A cat can knock a pretty ornament off a Christmas tree.

Posted by paintcan | Report as abusive

Re ‘What must I do to earn the obligatory “Sir” in front of my name’ …

You must agree to become property of the Queen. Coincidentally, it is obligatory to use the “Sir” in addressing this man only if you too are property of the Queen.

Names are attributes of property that are specified by owners of that property for the convenience of their owners.

However, more technically since this is a bankrupt world, in the foregoing, substitute “secured party creditor” in place of “owner”, and substitute “debtor” for “property”.

In “polite” society, the appellation “Sir” may be used upon this man to open a channel of communication and he is obligated to respond, lest he be deemed not a gentleman.

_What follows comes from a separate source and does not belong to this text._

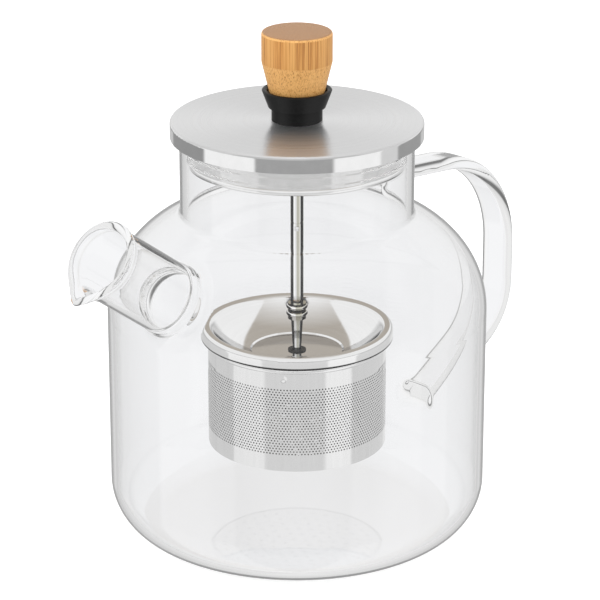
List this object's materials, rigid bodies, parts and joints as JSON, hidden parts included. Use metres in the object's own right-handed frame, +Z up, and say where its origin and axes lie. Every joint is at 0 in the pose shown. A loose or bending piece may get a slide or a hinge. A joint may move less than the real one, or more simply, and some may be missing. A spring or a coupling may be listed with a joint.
{
  "type": "glass teapot",
  "caption": "Clear glass teapot with a short spout, ribbon handle, steel lid, and a bamboo knob on a rod that raises a perforated steel infuser basket.",
  "frame": {"origin": "centre of the pot's resting face", "axes": "+Z up along the pot's axis, +X towards the handle, -X towards the spout"},
  "size_m": [0.2407, 0.15, 0.2043],
  "materials": {
    "glass": "clear blown borosilicate",
    "steel_brushed": "circular brushed stainless",
    "steel_polished": "mirror polished stainless",
    "silicone_black": "matte silicone",
    "silicone_clear": "translucent silicone",
    "bamboo": "oiled bamboo",
    "brass": "turned brass"
  },
  "bodies": {
    "pot": {"glass_pot": "glass", "glass_spout": "glass", "glass_handle": "glass"},
    "lid": {"lid_cap": "steel_brushed", "lid_plug": "steel_brushed", "lid_seal": "silicone_clear", "knob_seat": "silicone_black", "plug_bush": "silicone_black"},
    "plunger": {"knob": "bamboo", "knob_insert": "brass", "rod_stud": "steel_polished", "rod": "steel_polished", "ferrule": "steel_polished", "rod_tip": "steel_polished", "tip_button": "steel_polished", "catch_spring": "steel_polished"},
    "catch": {"catch_nub": "steel_polished"},
    "cover": {"infuser_cover": "steel_polished", "cover_grommet": "silicone_black", "cover_skirt": "steel_polished"},
    "basket": {"basket_wall": "steel_brushed", "basket_rim": "steel_polished", "basket_floor": "steel_brushed"}
  },
  "joints": [
    {"name": "lid_lift", "type": "slide", "parent": "pot", "child": "lid", "axis": [0, 0, 1], "range_m": [0, 0.14]},
    {"name": "plunger_lift", "type": "slide", "parent": "lid", "child": "plunger", "axis": [0, 0, 1], "range_m": [0, 0.0565]},
    {"name": "catch_press", "type": "slide", "parent": "plunger", "child": "catch", "axis": [0.7431, 0.6691, 0], "range_m": [0, 0.0006], "stiffness_N_per_m": 600, "springref_m": -0.0004, "deforming": ["catch_spring"]},
    {"name": "infuser_turn", "type": "hinge", "parent": "plunger", "child": "cover", "pos_m": [0, 0, 0.0725], "axis": [0, 0, 1], "continuous": true},
    {"name": "basket_drop", "type": "slide", "parent": "cover", "child": "basket", "axis": [0, 0, -1], "range_m": [0, 0.03]}
  ]
}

Posted by NotSubjectTo | Report as abusive

While I am awed and inspired by Steve Jobs achievements, this article is completely out of order in its belittling the achievements of others, and outright misrepresentation of the truth. For example, regarding Alexander Graham Bell we are told “He did nothing more after the marvelous moment on the evening of March, 10, 1876″, which ignores things like patenting the telephone, and starting the Bell Telephone company. I wouldn’t call that “doing nothing more”.